Ever since WeWork released its S-1 in the run-up to its initial public offering there has been a nonstop line of comments on LinkedIn, Twitter, Facebook and I am assuming TikToc (I am told that is the thing these days) calling the company out for its obvious flaws. They have been called out for their assertion that they are a tech company rather than a real estate one, for their founder’s peculiar habits of licensing the brand to the company and lending himself money to buy properties (which he then leases to WeWork) and the lack of diversity on their upper management team. But, more than anything, they have been assaulted by pundits about their valuation.
WeWork’s closest competitor is Regus, a company that has been providing flex space since the 90s. They have over five times as many co-working spots (around 3,000 vs 562) and yet are only valued at $3.72 billion, less than one-tenth what the initial IPO price would have put WeWork at of $47 billion. Much of this comes from the fact that WeWork does not see themselves as a co-working company, or for that matter a real estate company at all. They see themselves as a platform for the future economy and company “committed to elevating the collective consciousness of the world by expanding happiness and unleashing every human’s superpowers.” It is exactly these kinds of outlandish statements that have made such fertile ground for the seeds of dispute.
This kind of change before an IPO is somewhat unprecedented. While they have not yet embarked on the “roadshow” that companies do to slap the backs of the world’s most powerful investment bankers, they have already started to feel some pushback. They also likely know that the same commentators who made disparaging predictions will be circling closely smelling for any whiff of blood. There are fewer instances more bloody for a company than watching their IPO price tank once it gets traded on the market and gets subjected to the mercy of its crowdsourced rationality.
Despite the setback, WeWork still has a lot of potential. They have successfully captured the hearts and minds of freelance workers, corporate occupiers and commercial property owners alike. They have proven that they can create a better experience, with better terms, for anyone looking for office leases (a little less than half of their clients are large firms). Tech companies were the first to show the power of a great workplace as a recruitment tool, now it seems like almost everyone is willing to spend on “an WeWork looking office.” They have also found a way to monetize office space at a much higher level than any other company.

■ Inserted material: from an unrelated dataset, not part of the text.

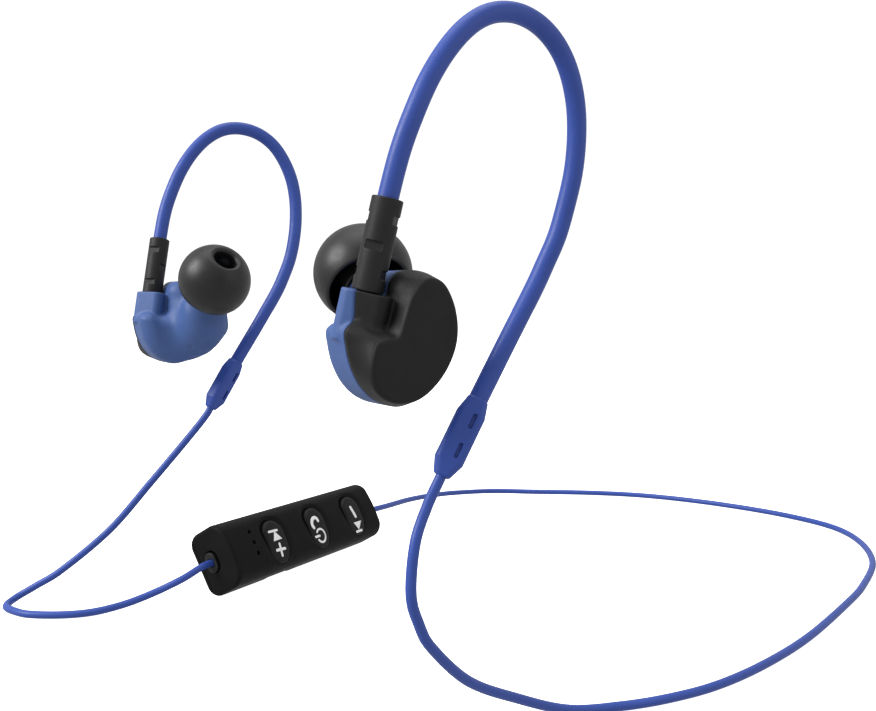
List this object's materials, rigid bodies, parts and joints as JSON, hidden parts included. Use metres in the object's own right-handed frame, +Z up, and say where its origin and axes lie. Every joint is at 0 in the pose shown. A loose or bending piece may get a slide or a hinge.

But there are a lot of dangers to the business model as well. Flex space, by design, is the first to get cut in a downturn which could leave them holding the bag on a lot of expensive leases. Their competitor Regus filed for bankruptcy during the dot com bubble bust in 2003. Plus, their highly subsidized model that had them taking boatloads of cash from VCs could put undo motivation for them to grow too quickly or create a return on their investors’ capital. The IPO might have been an example of that although now it seems like both investors and management alike are starting to read the writing in their timelines and come back down to earth with their elevated collective consciousness.